Des « comportements déplacés » connus par LR
Chez les Républicains, personne n’est étonné par ces révélations. La réputation de « lourd dragueur » de Damien Abad n’est pas nouvelle, certains cadres de son ancien parti s’en rappellent très bien. Au contraire, sa nomination en a surpris plus d’un. « Dès que j’en parlais avec des membres de cabinet ministériel ou des députés En marche, je leur disais : “Abad, faites attention, parce que chez nous il y a beaucoup de rumeurs qui circulent…” », rapporte un député LR au journal Libération.
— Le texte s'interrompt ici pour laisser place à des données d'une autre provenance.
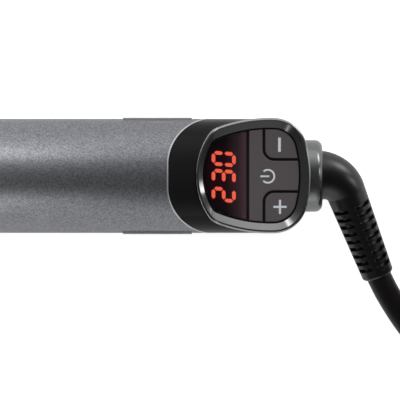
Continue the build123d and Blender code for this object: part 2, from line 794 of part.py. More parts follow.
def cord_tube(points, name):
    """A tube of the cord's section along straight runs joined by arcs."""
    radii = route_radii(points)
    with BuildPart() as tube:
        with BuildLine() as path:
            FilletPolyline(*points, radius=radii)
        with BuildSketch(Plane(origin=points[0], z_dir=points[1] - points[0])):
            Circle(cord_r)
        sweep()
    length = path.wires()[0].length
    expected = length * pi * cord_r**2
    print(name, "radii", [round(r) for r in radii], "length", round(length, 1), "volume ratio",
          round(tube.part.volume / expected, 4))
    return tube


cord_lead = cord_tube(lead_points, "cord_lead")
cord_lead.part.label = "cord_lead"
cord_tail = cord_tube(tail_points, "cord_tail")
cord_tail.part.label = "cord_tail"

hank_middle_x = hank_left.X + hank_span / 2
tie_width = 12.0
tie_thickness = 1.2
with BuildPart() as cord_hank:
    with BuildSketch() as hank_plan:
        with Locations((hank_left.X, hank_left.Y), (hank_left.X + hank_span, hank_left.Y)):
            Circle(loop_r + band)
        with Locations((hank_middle_x, hank_left.Y)):
            Rectangle(hank_span, 2 * (first_offset + band))
        notches = hank_plan.vertices().filter_by(lambda v: abs(v.X - hank_middle_x) < hank_span / 2)
        fillet(notches, waist_gap_r - band)
        with Locations((hank_left.X, hank_left.Y), (hank_left.X + hank_span, hank_left.Y)):
            Circle(loop_r - cord_r - 0.1, mode=Mode.SUBTRACT)
    extrude(amount=hank_height)
    block(hank_middle_x - tie_width / 2 - 0.5, hank_middle_x + tie_width / 2 + 0.5, -far + hank_left.Y,
          far + hank_left.Y, -1, tie_thickness + 0.1, Mode.SUBTRACT)
cord_hank.part.label = "cord_hank"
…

À la sortie en 2017 d’un article de Closer révélant un dépôt de plainte pour viol de Margaux, jeune femme qui témoigne aussi dans l’enquête de Mediapart, contre un député alors anonyme, chez LR, tout le monde y voit directement Damien Abad. La plainte sera rapidement classée sans suite. Aurélien Pradié se souvient avoir « toujours trouvé qu’il avait avec les femmes un comportement étrange ». À Mediapart, le secrétaire général de LR assure aussi avoir « coincé » Damien Abad dans les couloirs de l’Assemblée nationale en 2020 pour le confronter aux « comportements inappropriés qu’il aurait eus avec des collaboratrices », sans que la conversation n’aboutisse vraiment. Si le secrétaire s'érige en chevalier servant de la cause des femmes, une membre de LR précise quand même : « C’était devenu une blague super récurrente de mimer l’handicapé qui attrape la fille de force. » Soit l'aveu d'une omerta dans les rangs des Républicains, comme souvent dans ces affaires de violences sexuelles.
Chez LR, personne ne croit qu’En Marche n’était pas au courant de ces faits. « Des journalistes qui ne sont pas de Mediapart m’avaient appelé il y a déjà un mois sur le sujet. Donc ne me dites pas que LREM n’avait pas accès à une info que la moitié des journalistes avaient. Ils savaient comme nous. », a lâché une cadre du parti à Libération. Dans un communiqué et auprès de Mediapart, Damien Abad a contesté « avec la plus grande force » les accusations de violences sexuelles qui le visent.